- _Problem_
The records that follow must be reproduced in full, exactly as written.

- _Extracted records_
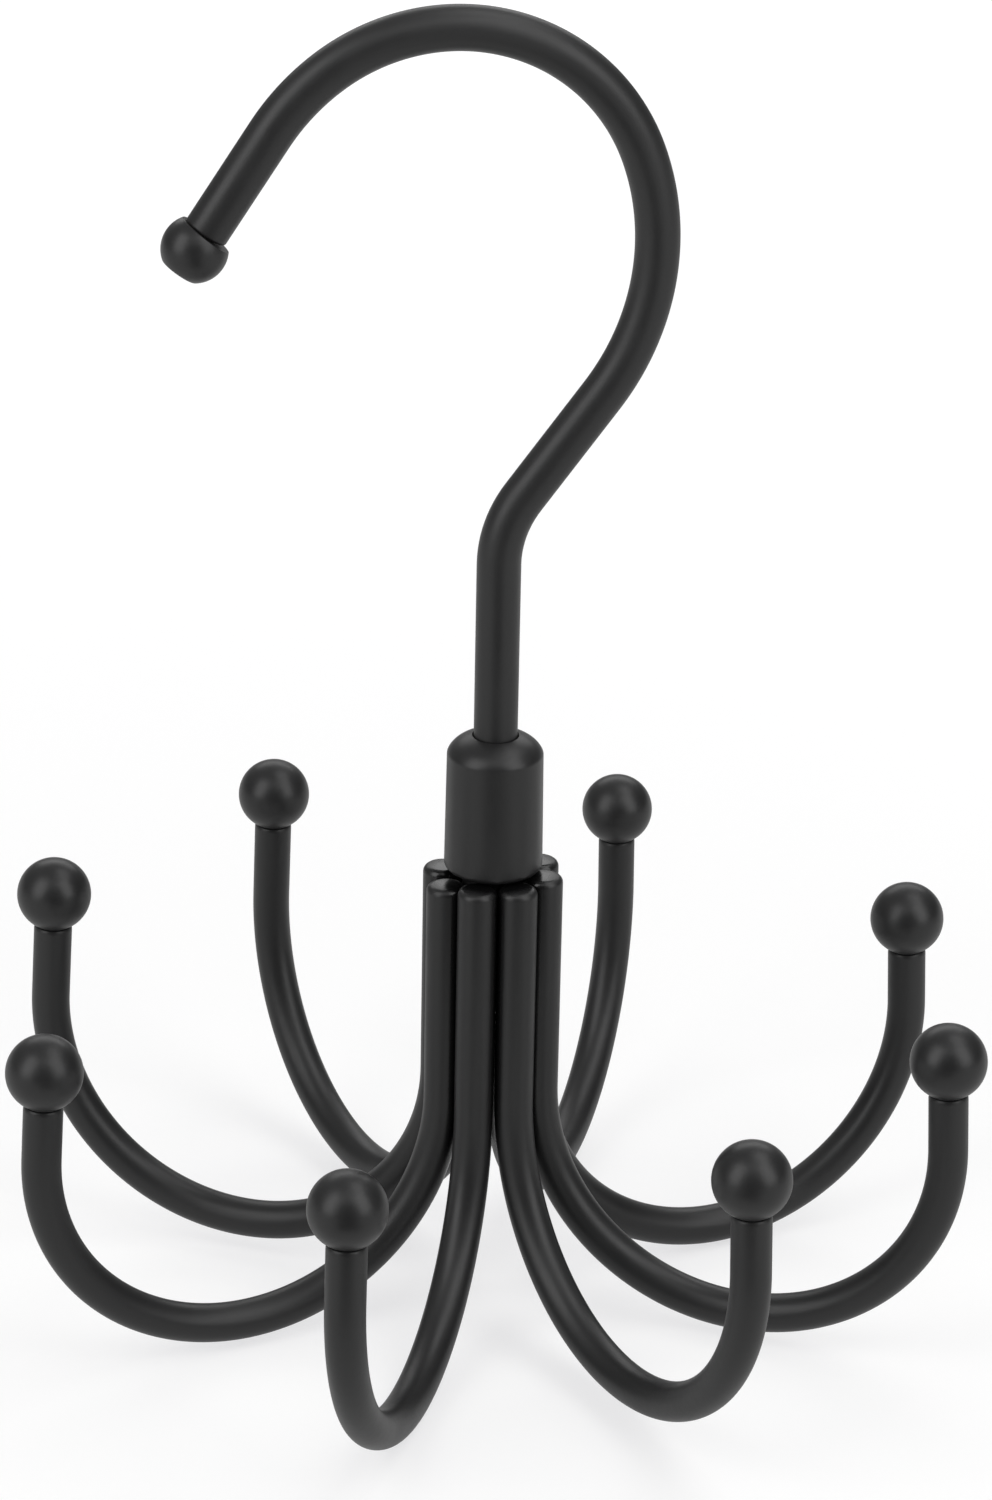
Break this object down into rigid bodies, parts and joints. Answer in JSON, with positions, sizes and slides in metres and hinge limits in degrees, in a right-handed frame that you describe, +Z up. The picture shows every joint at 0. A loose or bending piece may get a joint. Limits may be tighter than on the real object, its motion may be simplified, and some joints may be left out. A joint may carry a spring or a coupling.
{
  "type": "rotating closet hook",
  "caption": "Closet rod hook on a barrel swivel that carries a ring of J-shaped wire arms with ball tips, for scarves, belts and bags.",
  "frame": {"origin": "on the swivel's axis, level with the lowest foot of the arms", "axes": "+Z up along the swivel's axis; the top hook lies in the XZ plane at rest, with its open tip towards -X"},
  "size_m": [0.1288, 0.1251, 0.1746],
  "materials": {
    "hook_coat": "matte black powder coat",
    "barrel_coat": "matte black powder coat",
    "arm_coat": "matte black powder coat",
    "ball_coat": "matte black powder coat",
    "core_coat": "matte black powder coat",
    "collar_steel": "turned steel",
    "washer_zinc": "zinc plated"
  },
  "bodies": {
    "arm_ring": {"swivel_barrel": "barrel_coat", "core_pin": "core_coat", "arm_1": "arm_coat", "arm_2": "arm_coat", "arm_3": "arm_coat", "arm_4": "arm_coat", "arm_5": "arm_coat", "arm_6": "arm_coat", "arm_7": "arm_coat", "arm_8": "arm_coat", "arm_ball_1": "ball_coat", "arm_ball_2": "ball_coat", "arm_ball_3": "ball_coat", "arm_ball_4": "ball_coat", "arm_ball_5": "ball_coat", "arm_ball_6": "ball_coat", "arm_ball_7": "ball_coat", "arm_ball_8": "ball_coat"},
    "top_hook": {"hanger_hook": "hook_coat", "hook_tip_ball": "ball_coat", "thrust_washer": "washer_zinc", "shank_collar": "collar_steel"}
  },
  "joints": [
    {"name": "swivel", "type": "hinge", "parent": "arm_ring", "child": "top_hook", "pos_m": [0, 0, 0.0803], "axis": [0, 0, 1], "continuous": true}
  ]
}
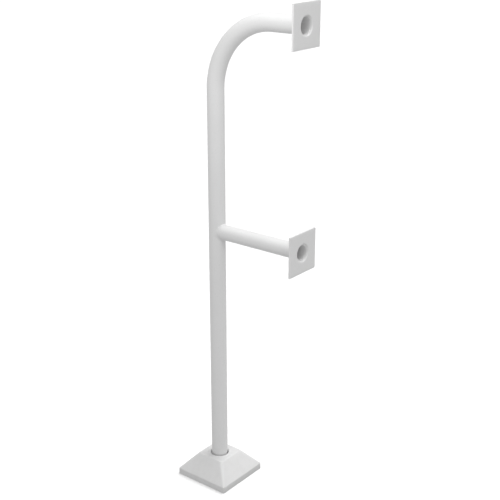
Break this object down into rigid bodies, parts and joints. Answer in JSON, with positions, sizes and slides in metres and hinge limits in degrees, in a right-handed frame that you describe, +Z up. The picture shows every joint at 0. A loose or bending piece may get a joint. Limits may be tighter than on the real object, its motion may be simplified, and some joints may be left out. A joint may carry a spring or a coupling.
{
  "type": "gooseneck access control pedestal",
  "caption": "Floor-standing post with a gooseneck arm and a lower straight arm, each ending in a square device plate with a cable hole, over a sliding pyramid base cover.",
  "frame": {"origin": "on the post's axis at the floor, in the middle of the anchor hole pattern", "axes": "+Z up along the post, +X along both arms towards the front faces of the device plates"},
  "size_m": [0.513, 0.238, 1.9052],
  "materials": {
    "post_coat": "satin",
    "plate_coat": "satin",
    "cover_coat": "satin",
    "weld_coat": "satin"
  },
  "bodies": {
    "pedestal": {"post_tube": "post_coat", "lower_arm_tube": "post_coat", "upper_device_plate": "plate_coat", "lower_device_plate": "plate_coat", "base_plate": "plate_coat", "upper_plate_weld": "weld_coat", "lower_plate_weld": "weld_coat", "lower_arm_weld": "weld_coat", "post_foot_weld": "weld_coat"},
    "cover": {"base_cover": "cover_coat"}
  },
  "joints": [
    {"name": "cover_slide", "type": "slide", "parent": "pedestal", "child": "cover", "axis": [0, 0, 1], "range_m": [0, 0.91]}
  ]
}
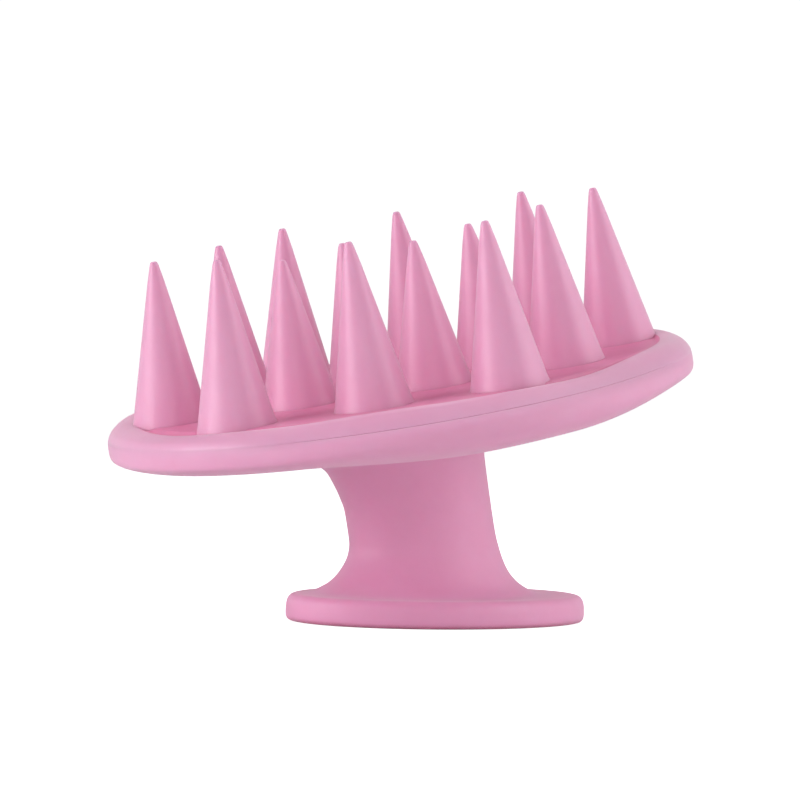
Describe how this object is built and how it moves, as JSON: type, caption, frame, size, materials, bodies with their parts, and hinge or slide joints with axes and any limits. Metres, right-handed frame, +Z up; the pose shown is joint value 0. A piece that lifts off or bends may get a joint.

- _Result of the task_
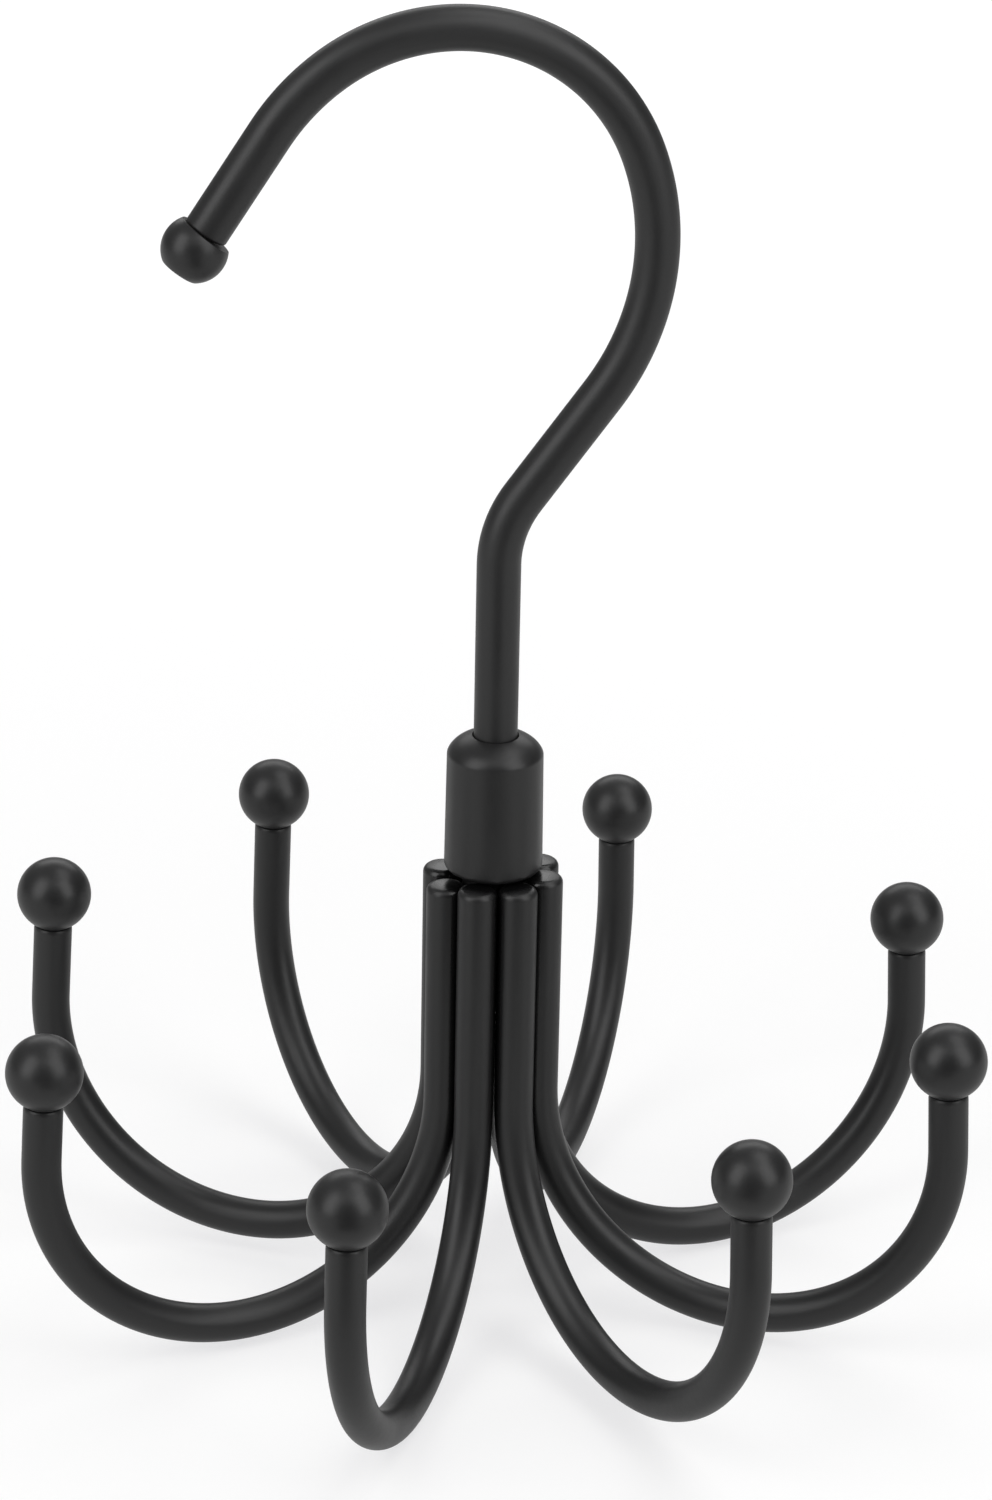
Break this object down into rigid bodies, parts and joints. Answer in JSON, with positions, sizes and slides in metres and hinge limits in degrees, in a right-handed frame that you describe, +Z up. The picture shows every joint at 0. A loose or bending piece may get a joint. Limits may be tighter than on the real object, its motion may be simplified, and some joints may be left out. A joint may carry a spring or a coupling.
{
  "type": "rotating closet hook",
  "caption": "Closet rod hook on a barrel swivel that carries a ring of J-shaped wire arms with ball tips, for scarves, belts and bags.",
  "frame": {"origin": "on the swivel's axis, level with the lowest foot of the arms", "axes": "+Z up along the swivel's axis; the top hook lies in the XZ plane at rest, with its open tip towards -X"},
  "size_m": [0.1288, 0.1251, 0.1746],
  "materials": {
    "hook_coat": "matte black powder coat",
    "barrel_coat": "matte black powder coat",
    "arm_coat": "matte black powder coat",
    "ball_coat": "matte black powder coat",
    "core_coat": "matte black powder coat",
    "collar_steel": "turned steel",
    "washer_zinc": "zinc plated"
  },
  "bodies": {
    "arm_ring": {"swivel_barrel": "barrel_coat", "core_pin": "core_coat", "arm_1": "arm_coat", "arm_2": "arm_coat", "arm_3": "arm_coat", "arm_4": "arm_coat", "arm_5": "arm_coat", "arm_6": "arm_coat", "arm_7": "arm_coat", "arm_8": "arm_coat", "arm_ball_1": "ball_coat", "arm_ball_2": "ball_coat", "arm_ball_3": "ball_coat", "arm_ball_4": "ball_coat", "arm_ball_5": "ball_coat", "arm_ball_6": "ball_coat", "arm_ball_7": "ball_coat", "arm_ball_8": "ball_coat"},
    "top_hook": {"hanger_hook": "hook_coat", "hook_tip_ball": "ball_coat", "thrust_washer": "washer_zinc", "shank_collar": "collar_steel"}
  },
  "joints": [
    {"name": "swivel", "type": "hinge", "parent": "arm_ring", "child": "top_hook", "pos_m": [0, 0, 0.0803], "axis": [0, 0, 1], "continuous": true}
  ]
}
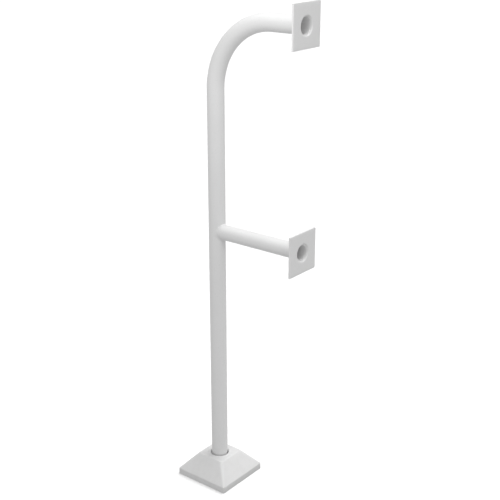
Break this object down into rigid bodies, parts and joints. Answer in JSON, with positions, sizes and slides in metres and hinge limits in degrees, in a right-handed frame that you describe, +Z up. The picture shows every joint at 0. A loose or bending piece may get a joint. Limits may be tighter than on the real object, its motion may be simplified, and some joints may be left out. A joint may carry a spring or a coupling.
{
  "type": "gooseneck access control pedestal",
  "caption": "Floor-standing post with a gooseneck arm and a lower straight arm, each ending in a square device plate with a cable hole, over a sliding pyramid base cover.",
  "frame": {"origin": "on the post's axis at the floor, in the middle of the anchor hole pattern", "axes": "+Z up along the post, +X along both arms towards the front faces of the device plates"},
  "size_m": [0.513, 0.238, 1.9052],
  "materials": {
    "post_coat": "satin",
    "plate_coat": "satin",
    "cover_coat": "satin",
    "weld_coat": "satin"
  },
  "bodies": {
    "pedestal": {"post_tube": "post_coat", "lower_arm_tube": "post_coat", "upper_device_plate": "plate_coat", "lower_device_plate": "plate_coat", "base_plate": "plate_coat", "upper_plate_weld": "weld_coat", "lower_plate_weld": "weld_coat", "lower_arm_weld": "weld_coat", "post_foot_weld": "weld_coat"},
    "cover": {"base_cover": "cover_coat"}
  },
  "joints": [
    {"name": "cover_slide", "type": "slide", "parent": "pedestal", "child": "cover", "axis": [0, 0, 1], "range_m": [0, 0.91]}
  ]
}
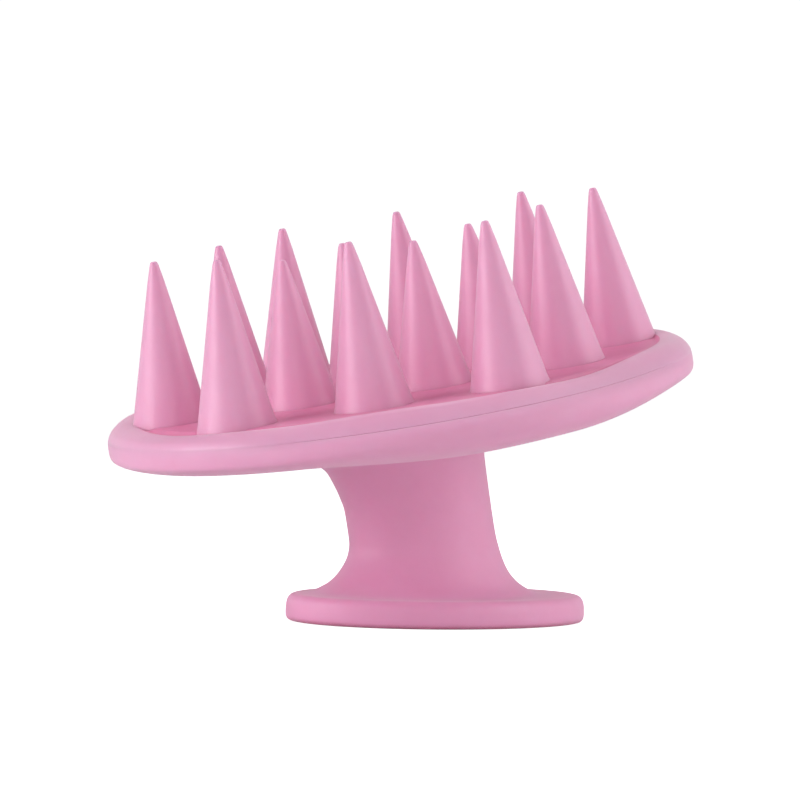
Describe how this object is built and how it moves, as JSON: type, caption, frame, size, materials, bodies with their parts, and hinge or slide joints with axes and any limits. Metres, right-handed frame, +Z up; the pose shown is joint value 0. A piece that lifts off or bends may get a joint.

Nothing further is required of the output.